Team Zissou: an all-star cast
So, Wes, please know I will continue to watch The Life Aquatic With Steve Zissou and continue to feel fuzzy about it and grateful for it. I will continue to recommend it to others as well as defend it against the critics. This is, by no means, a goodbye or even the slightest omen of a farewell. It’s a big hug and perfectly-wrapped box of smooth chai tea leaves to acknowledge a beautiful past together and signify the endless search for my actual all-time favourite movie. I’m not even 21. Like relationships and jobs and housing and family, it’ll never really be settled. I know it’ll change and become unimportant at times.

It is a little trivial, I admit. But as a film graduate and sometime socialite, I’m often asked – and as a matter of fact, it’s a really sweet thing to have in the back of your mind: when you need a little pick-me-up, when you want to share a lovely evening in, when you’re nostalgic for its characters, when you’re delirious from recalling and laughing at its quotes, it’s sweet to know you can pop on this one movie that seems designed for you and enjoy it start to finish, even if it’s the 100th time you’ve seen it. 

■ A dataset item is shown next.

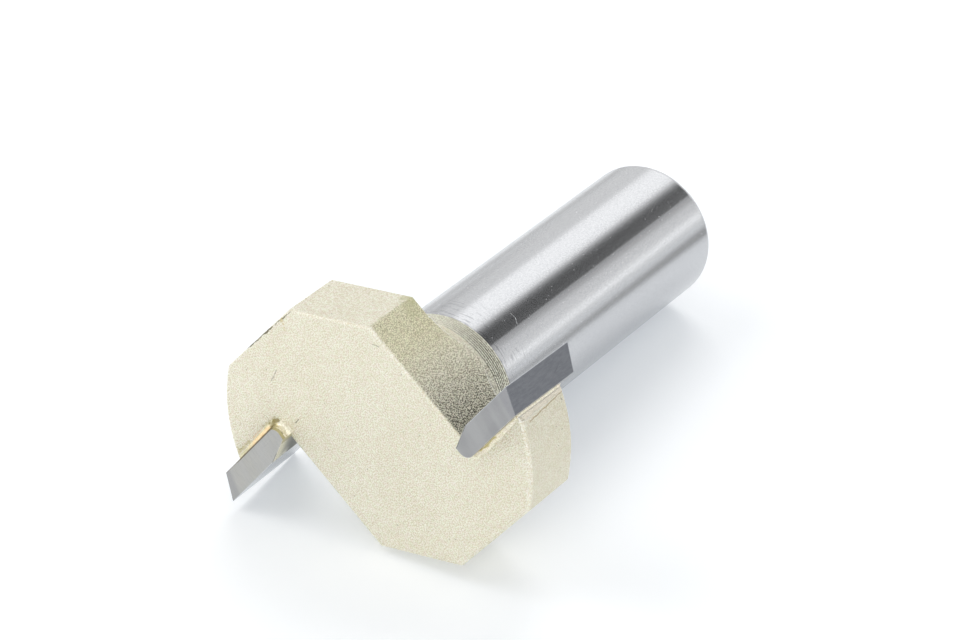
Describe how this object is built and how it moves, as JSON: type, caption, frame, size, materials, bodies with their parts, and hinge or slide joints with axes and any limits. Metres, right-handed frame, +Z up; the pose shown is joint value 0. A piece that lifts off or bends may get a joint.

Steve Zissou: The search continues...


1 comment:

  1. I total agree with your thoughts on Magnolia.. though when I first saw it I think I kept saying "WHAT THE FUCK?" throughout the entire film. And I feel the same way about the Royal Tenenbaums as you do about Life Aquatic, I think.. RT will always be my no. 1, but then I wonder if it is an appropriate reflection of myself- a family of depressed, stuck individuals!! But how a film speaks to you can be complex and not so straightforward, so who knows. Anyway, Wes love!